_Your goal_.
Find the lines that include the string "Blender" and report how many there are. Give no other text.

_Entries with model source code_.
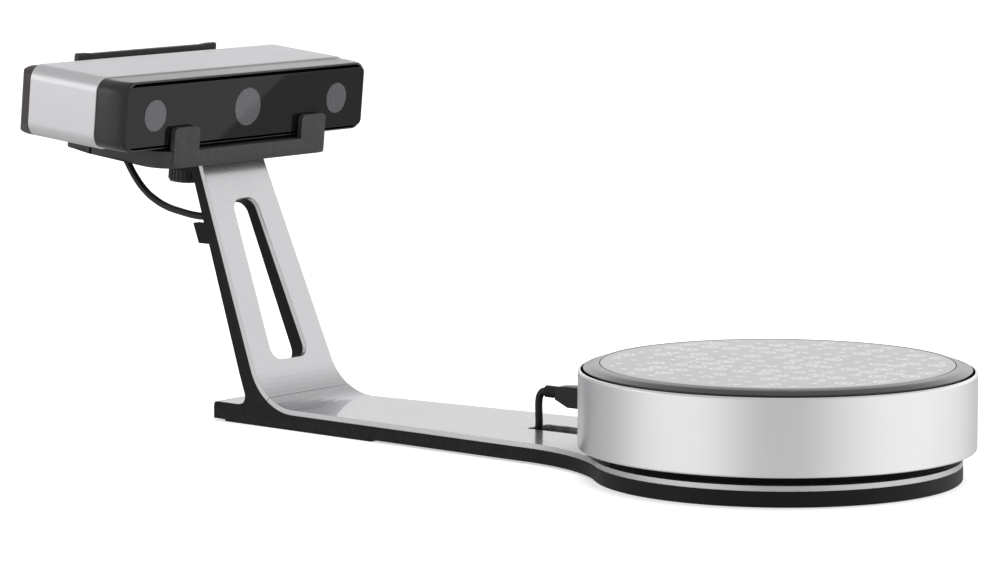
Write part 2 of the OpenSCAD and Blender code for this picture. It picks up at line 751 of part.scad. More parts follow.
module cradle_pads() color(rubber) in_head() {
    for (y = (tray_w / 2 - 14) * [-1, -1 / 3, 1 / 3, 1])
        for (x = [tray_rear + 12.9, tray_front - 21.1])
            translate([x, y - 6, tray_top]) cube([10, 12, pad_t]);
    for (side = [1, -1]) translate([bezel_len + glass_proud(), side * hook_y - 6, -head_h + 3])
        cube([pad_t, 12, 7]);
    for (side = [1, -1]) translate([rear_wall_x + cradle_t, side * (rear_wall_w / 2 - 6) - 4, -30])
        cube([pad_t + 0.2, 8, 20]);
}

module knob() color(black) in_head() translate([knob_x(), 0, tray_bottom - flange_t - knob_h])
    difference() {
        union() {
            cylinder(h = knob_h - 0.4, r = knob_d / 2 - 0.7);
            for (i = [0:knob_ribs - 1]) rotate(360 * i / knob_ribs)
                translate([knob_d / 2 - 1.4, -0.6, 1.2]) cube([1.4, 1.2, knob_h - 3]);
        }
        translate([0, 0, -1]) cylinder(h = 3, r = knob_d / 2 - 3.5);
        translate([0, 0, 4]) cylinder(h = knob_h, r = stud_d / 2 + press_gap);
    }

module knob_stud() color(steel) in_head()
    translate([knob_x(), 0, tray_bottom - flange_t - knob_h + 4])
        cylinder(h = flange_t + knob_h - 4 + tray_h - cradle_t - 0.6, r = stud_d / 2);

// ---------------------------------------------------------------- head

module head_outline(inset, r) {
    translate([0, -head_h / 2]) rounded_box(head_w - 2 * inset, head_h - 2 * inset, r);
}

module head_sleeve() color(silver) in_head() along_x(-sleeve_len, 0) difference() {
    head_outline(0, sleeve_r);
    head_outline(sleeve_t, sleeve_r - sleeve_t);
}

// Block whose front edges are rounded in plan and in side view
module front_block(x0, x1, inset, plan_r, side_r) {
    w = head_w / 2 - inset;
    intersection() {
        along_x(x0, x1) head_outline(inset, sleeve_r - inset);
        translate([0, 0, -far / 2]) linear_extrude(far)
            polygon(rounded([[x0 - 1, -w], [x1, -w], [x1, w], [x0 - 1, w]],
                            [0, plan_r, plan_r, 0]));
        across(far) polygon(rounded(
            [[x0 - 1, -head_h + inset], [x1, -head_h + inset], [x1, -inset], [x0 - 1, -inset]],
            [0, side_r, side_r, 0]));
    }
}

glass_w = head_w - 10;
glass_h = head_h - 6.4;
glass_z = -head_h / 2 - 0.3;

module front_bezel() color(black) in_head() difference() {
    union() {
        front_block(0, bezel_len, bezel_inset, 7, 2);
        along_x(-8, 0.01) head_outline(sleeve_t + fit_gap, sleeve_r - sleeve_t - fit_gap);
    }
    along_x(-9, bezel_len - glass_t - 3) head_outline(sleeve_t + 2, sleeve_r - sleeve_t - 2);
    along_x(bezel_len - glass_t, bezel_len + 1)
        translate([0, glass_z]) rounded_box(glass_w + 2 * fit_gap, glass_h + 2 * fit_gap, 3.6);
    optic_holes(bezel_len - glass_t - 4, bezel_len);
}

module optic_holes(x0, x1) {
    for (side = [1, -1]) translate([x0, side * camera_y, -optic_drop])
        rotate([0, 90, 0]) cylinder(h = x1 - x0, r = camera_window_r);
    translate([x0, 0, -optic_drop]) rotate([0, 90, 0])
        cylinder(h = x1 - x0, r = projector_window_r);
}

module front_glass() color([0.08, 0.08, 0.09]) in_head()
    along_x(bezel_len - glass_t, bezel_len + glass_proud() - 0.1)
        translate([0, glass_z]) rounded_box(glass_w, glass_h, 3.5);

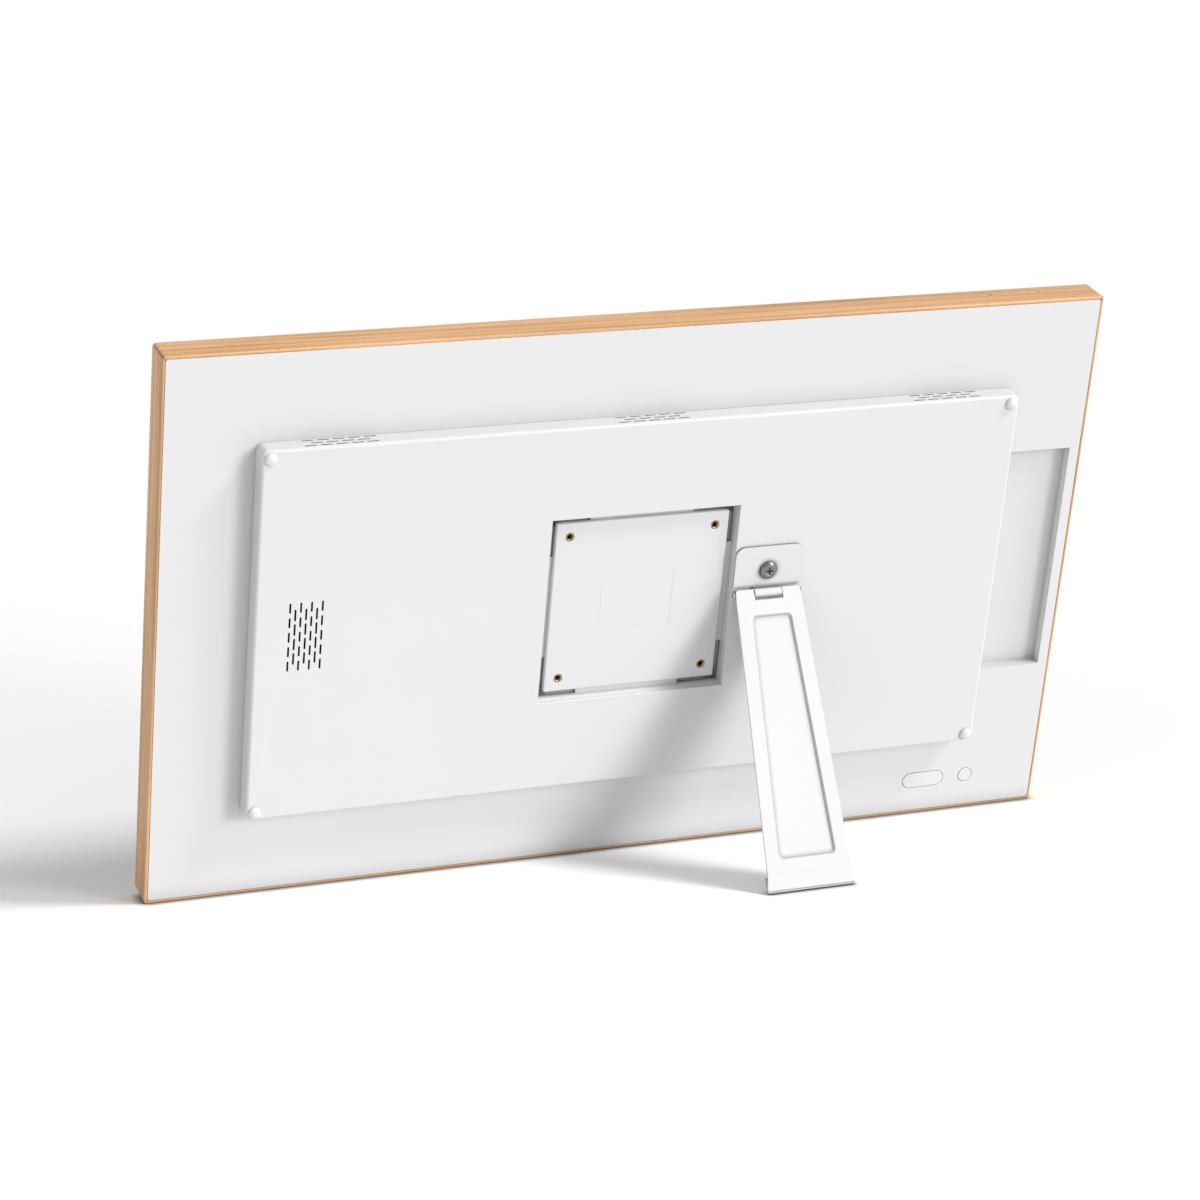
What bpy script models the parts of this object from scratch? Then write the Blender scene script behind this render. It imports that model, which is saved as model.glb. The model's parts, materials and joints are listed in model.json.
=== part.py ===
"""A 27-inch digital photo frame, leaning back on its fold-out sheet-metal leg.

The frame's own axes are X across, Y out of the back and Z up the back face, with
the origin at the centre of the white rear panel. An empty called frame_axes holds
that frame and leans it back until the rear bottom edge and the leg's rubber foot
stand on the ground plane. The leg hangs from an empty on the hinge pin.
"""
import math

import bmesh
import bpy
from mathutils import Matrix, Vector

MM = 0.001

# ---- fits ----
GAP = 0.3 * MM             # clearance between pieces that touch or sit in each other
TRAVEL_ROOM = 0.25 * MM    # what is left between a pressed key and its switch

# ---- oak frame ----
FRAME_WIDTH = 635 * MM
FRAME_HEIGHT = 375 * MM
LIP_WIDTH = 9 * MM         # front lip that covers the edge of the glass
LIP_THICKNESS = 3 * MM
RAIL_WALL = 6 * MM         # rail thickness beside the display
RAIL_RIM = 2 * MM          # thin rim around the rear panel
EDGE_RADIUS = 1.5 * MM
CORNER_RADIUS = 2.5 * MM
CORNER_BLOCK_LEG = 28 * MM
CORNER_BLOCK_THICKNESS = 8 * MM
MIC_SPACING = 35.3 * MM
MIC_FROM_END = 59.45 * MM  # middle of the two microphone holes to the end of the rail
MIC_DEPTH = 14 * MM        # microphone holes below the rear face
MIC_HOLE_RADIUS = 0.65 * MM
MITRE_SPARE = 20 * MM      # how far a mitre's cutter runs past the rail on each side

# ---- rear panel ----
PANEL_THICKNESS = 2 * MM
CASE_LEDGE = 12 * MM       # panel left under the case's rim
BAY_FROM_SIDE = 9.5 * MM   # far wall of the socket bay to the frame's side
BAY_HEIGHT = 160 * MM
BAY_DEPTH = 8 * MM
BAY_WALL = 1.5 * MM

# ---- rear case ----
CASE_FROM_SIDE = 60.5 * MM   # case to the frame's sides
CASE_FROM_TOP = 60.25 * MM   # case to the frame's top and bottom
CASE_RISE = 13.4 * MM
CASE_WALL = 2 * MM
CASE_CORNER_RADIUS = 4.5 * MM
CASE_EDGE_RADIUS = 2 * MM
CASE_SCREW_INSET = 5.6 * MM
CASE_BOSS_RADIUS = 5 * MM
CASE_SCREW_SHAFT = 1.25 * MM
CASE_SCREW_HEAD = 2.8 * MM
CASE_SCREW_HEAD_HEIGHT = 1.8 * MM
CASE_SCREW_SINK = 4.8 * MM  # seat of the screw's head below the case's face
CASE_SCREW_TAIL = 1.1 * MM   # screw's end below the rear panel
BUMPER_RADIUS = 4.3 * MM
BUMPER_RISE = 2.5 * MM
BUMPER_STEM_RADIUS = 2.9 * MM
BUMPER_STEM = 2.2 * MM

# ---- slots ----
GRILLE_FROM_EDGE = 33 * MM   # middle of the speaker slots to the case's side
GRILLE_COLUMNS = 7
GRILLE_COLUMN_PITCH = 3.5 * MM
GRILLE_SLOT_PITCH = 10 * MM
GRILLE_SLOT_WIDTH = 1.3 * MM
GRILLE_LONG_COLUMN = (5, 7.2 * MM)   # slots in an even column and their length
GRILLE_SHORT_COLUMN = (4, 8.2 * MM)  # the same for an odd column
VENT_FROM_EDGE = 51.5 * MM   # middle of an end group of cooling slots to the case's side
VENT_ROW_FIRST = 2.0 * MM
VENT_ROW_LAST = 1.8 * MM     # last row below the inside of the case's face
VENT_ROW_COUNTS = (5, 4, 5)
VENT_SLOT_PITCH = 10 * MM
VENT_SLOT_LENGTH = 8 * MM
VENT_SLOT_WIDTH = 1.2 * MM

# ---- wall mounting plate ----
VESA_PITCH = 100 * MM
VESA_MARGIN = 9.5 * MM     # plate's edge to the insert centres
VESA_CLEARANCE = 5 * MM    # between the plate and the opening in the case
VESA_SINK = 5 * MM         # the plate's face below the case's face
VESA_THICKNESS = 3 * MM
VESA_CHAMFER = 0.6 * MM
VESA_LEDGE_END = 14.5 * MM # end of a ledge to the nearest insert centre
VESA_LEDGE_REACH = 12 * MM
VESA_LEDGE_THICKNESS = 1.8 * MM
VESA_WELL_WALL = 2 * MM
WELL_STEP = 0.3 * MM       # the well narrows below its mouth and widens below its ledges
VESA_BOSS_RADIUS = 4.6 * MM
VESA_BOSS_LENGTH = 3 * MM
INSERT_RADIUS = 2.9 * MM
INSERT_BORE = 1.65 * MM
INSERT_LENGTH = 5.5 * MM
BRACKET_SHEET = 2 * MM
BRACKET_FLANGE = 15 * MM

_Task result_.
2